Подобна им и русская душа. Суровая метель заметает ее. Борей леденит своим дыханием, но она горит алой рябиной на белом сугробе.
Не вечны ни снега, ни вьюга — бессмертно горение русской души».
Образ рябины… Возвышенно-романтический и вместе с тем реально-земной образ русской души… Тут есть народно-поэтическое, корневое, русское. Впоследствии этот образ появится и в стихах Сергея Маркова:
Алою рябиной на сугробе Пламенеет русская душа.О самом поэте-землепроходце Сергее Николаевиче Маркове теплые воспоминания написала русская поэтесса Лариса Васильева в книге «Облако огня» (1988). «Он делает историю поэзией и поэзию историей» — это из очерка «Мастер».
Лиричны исповедальные страницы, где автор предоставляет слово своему герою. Марков показывает, что Загоскин мучительно ищет нужное слово, чтобы передать пережитое: «… его часто мучили сомнения, как писать все это не только с точки зрения ученого. Научные описания у него выходили. Но Загоскину хотелось иного. Как передать на бумаге картину северного сияния, серебряный грохот водопада, кружение радужных птиц над раскрывшимися цветами? Как показать душу индейца Кузьмы, рассказать о подвигах дедушки-тойона Ке-ли-лын?
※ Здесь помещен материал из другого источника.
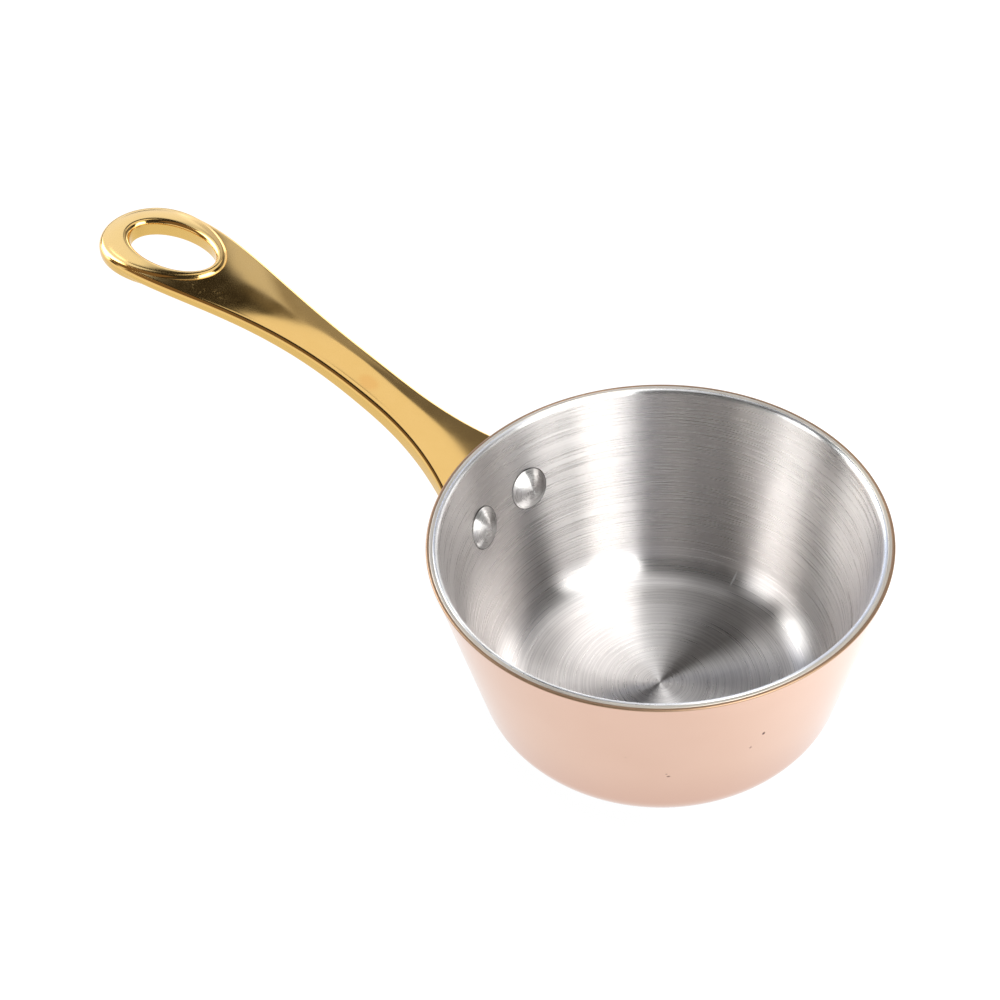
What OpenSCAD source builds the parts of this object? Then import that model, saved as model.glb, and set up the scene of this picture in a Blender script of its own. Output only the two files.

И, наконец, самым трудным Загоскину казалось писать о себе, особенно о тех мгновениях великого душевного напряжения, которые зовутся подвигом, любовью, отвагой и без которых немыслима была для него жизнь…» Писатель, как видим, стремится постичь и те мгновения «душевного напряжения», когда его герой поглощен творческим процессом — притягательным и нелегким.